A: There is a much more simpler way applying to such a problem. A holomorphic between Riemann surfaces $f: S \to S'$ induces a homorphism between second homology group $f_*: H_2(S,\mathbb{Z}) \to H_2(S',\mathbb{Z})$. Since every Riemann surface $S$ has a natural orientation $H_2(S,\mathbb{Z}) \cong \mathbb{Z}$ and hence a fundamental class $[S]$, $f_*$ defines an integer $n$ such that $f_*([S])=n[S']$ called the degree. Of course this definition agrees with your original definition.

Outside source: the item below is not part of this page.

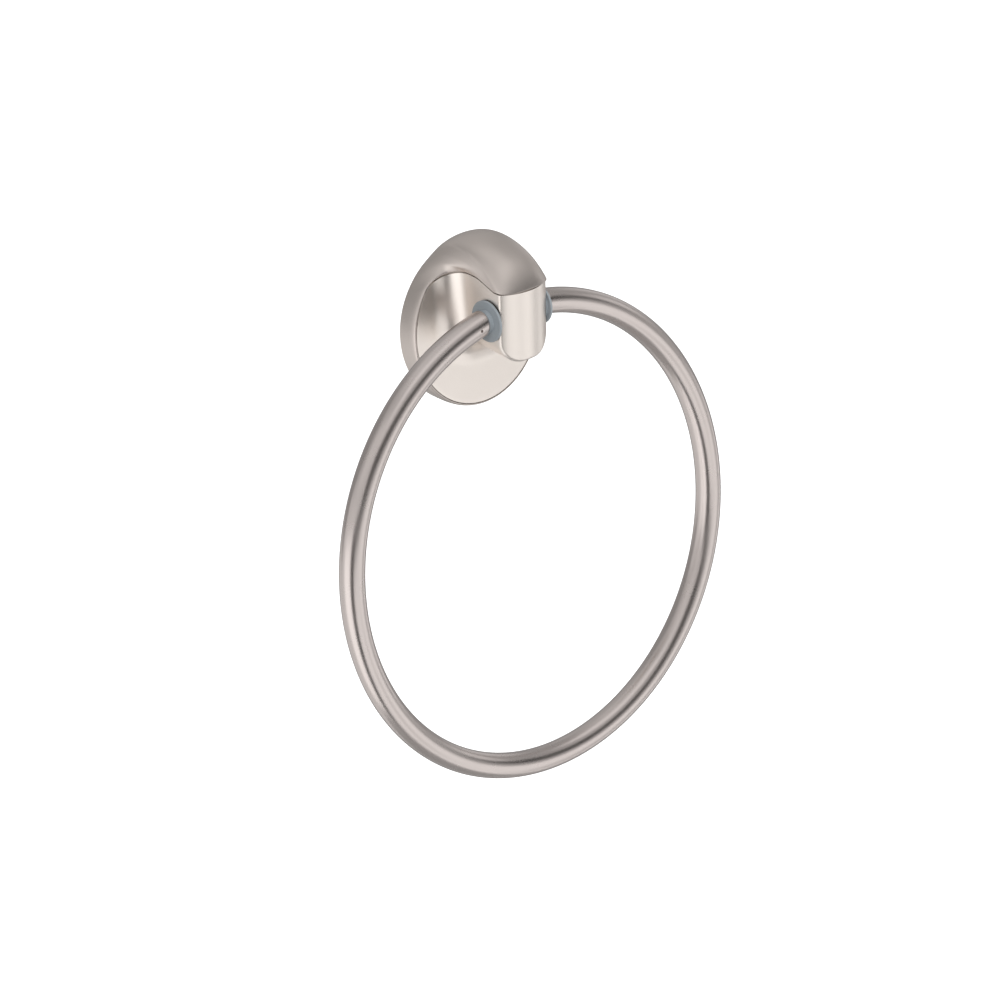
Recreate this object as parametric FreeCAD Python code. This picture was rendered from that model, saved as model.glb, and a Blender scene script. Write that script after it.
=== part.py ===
"""Towel ring with a hooded round wall base, in millimetres.

The origin is the centre of the base's flat back, on the wall. X is to the right, Y goes into
the wall and Z is up, so the front looks along -Y. "Depth" below is the distance from the wall
towards the room, which is -Y. The object is its own mirror image about the plane X = 0, apart
from one small lock hole in the ring.
"""
import FreeCAD, Part
import os
from math import atan, cos, degrees, pi, radians, sin, sqrt

# Ring: a round tube bent to an open circle, whose ends turn in the post
ring_outer_diameter = 152.4
ring_tube_diameter = 7.94
ring_tube_wall = 1.2
ring_end_gap = 0.3               # free play between an end of the tube and its bush
lock_hole_diameter = 0.9
lock_hole_inset = 3.4            # from the end of the tube

# Pivot of the ring
pivot_depth = 23.9
pivot_height = 6.8
pin_diameter = 5.0
pin_reach = 7.6                  # how far a pin goes into its bush
pin_plug_length = 7.0            # of the pin inside the tube
pin_chamfer = 0.4
running_clearance = 0.05         # radial, pin in bush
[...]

For a line bundle $L$ on $S$, we define its degree $\mathrm{deg}(L)$ to be the integer under the identification $H^2(S,\mathbb{Z}) \cong \mathbb{Z}$. In other words,
$$\mathrm{deg}(L):=\int_M c_1(L)$$ where $c_1$ is the first Chern class which can be thought as $(i/2\pi)\Theta$ for some curvature form $\Theta$.
Let $p$ be a point on $S'$ (in your case, just keep in mind that $S = S'$ is the Riemann sphere because $f$ can be extended to the Riemann sphere) and let $[p],\Theta,f^*([p])=[f^*([p])]$ be the associated line bundle,its curvature form and the pull-back bundle. Therefore,
$$\mathrm{deg}f^*([p]) = \int_S f^*\left(\frac{i}{2\pi}\Theta \right) = n\int_{S'}\frac{i}{2\pi}\Theta = n.$$
Consequently, we just need to determine the pull-back divisor $f^*(p)=\sum_{f(q)=p}v_q q$, the degree is just $n=\sum_{f(q)=p}v_q$ for an arbitrary point $p$. The standard local model for a holomorphic map between Riemann surfaces is $z \mapsto z^d$. How could we interpret $d$? That is, the number of solutions of the equations $f(q)=p$ for every $p \in S'$ near $p$. In this case, just choose $p=0$ so $f^{-1}(0)=\left \{0,-1,1 \right\}$ and observe that near each $0,-1,1$ the map is injective, therefore $n=d(0)+d(1)+d(-1)=1+1+1=3$.